Eş zamanlı olarak Kadıköy Altıyol’da da eylemlerini başlatan kamu emekçileri, işçi ve emekçilere seslenerek KHK ihraçlarını teşhir etti. Direniş alanına Bağımsız Devrimci Sınıf Platformu (BDSP) de destek verdi. İmza standının açıldığı direnişte halaylar çekildi.

12 Haziran günü de Altıyol’da direniş sürdü. Açıklamanın ardından oturma eylemi ile direnişlerini sürdüren emekçiler, imza toplayarak, konuşmalar yaparak halaylar ve sloganlar eşliğinde eylemlerine devam etti. Ayrıca alana gelen yabancı bir gazeteci de kamu emekçileri ile röportajlar gerçekleştirdi. Direniş alanının karşısında TOMA bulunması ve alanın sivil polislerce izlenmesinin muhabiri şaşırttığı gözlendi.

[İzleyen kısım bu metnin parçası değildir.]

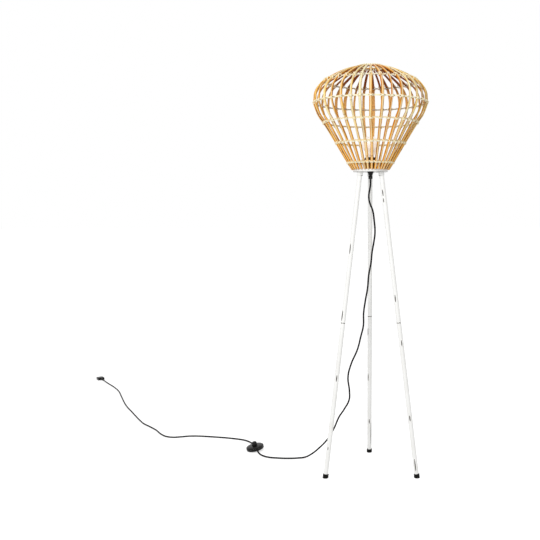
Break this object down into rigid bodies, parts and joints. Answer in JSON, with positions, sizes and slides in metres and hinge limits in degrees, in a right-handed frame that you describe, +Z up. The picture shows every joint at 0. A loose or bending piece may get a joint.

14 Haziran günü de direniş sürerken Gülmen ve Özakça’nın serbest bırakılması istendi. Direniş boyunca yapılan konuşmalarda haksız, hukuksuz şekilde ihraç edildiklerini anlatan direnişçiler, parasız sağlık; parasız, bilimsel, anadilde ve laik bir eğitim istedikleri; AKP’nin memuru olmadıkları için ihraç edildiklerini anlattılar. Emekçiler, Süleyman Soylu’nun “terör” demagojilerini ve “FETÖ”den tutuklanan damatların serbest bırakılmasını teşhir ettiler.

Nuriye ve Semih serbest bırakılana, ihraç edilen emekçilerin talepleri kabul edilip işlerine dönene kadar direnişlerine devam edeceklerini vurgulayarak haksız yere ihraç edilen bütün emekçileri direnişe çağırdılar.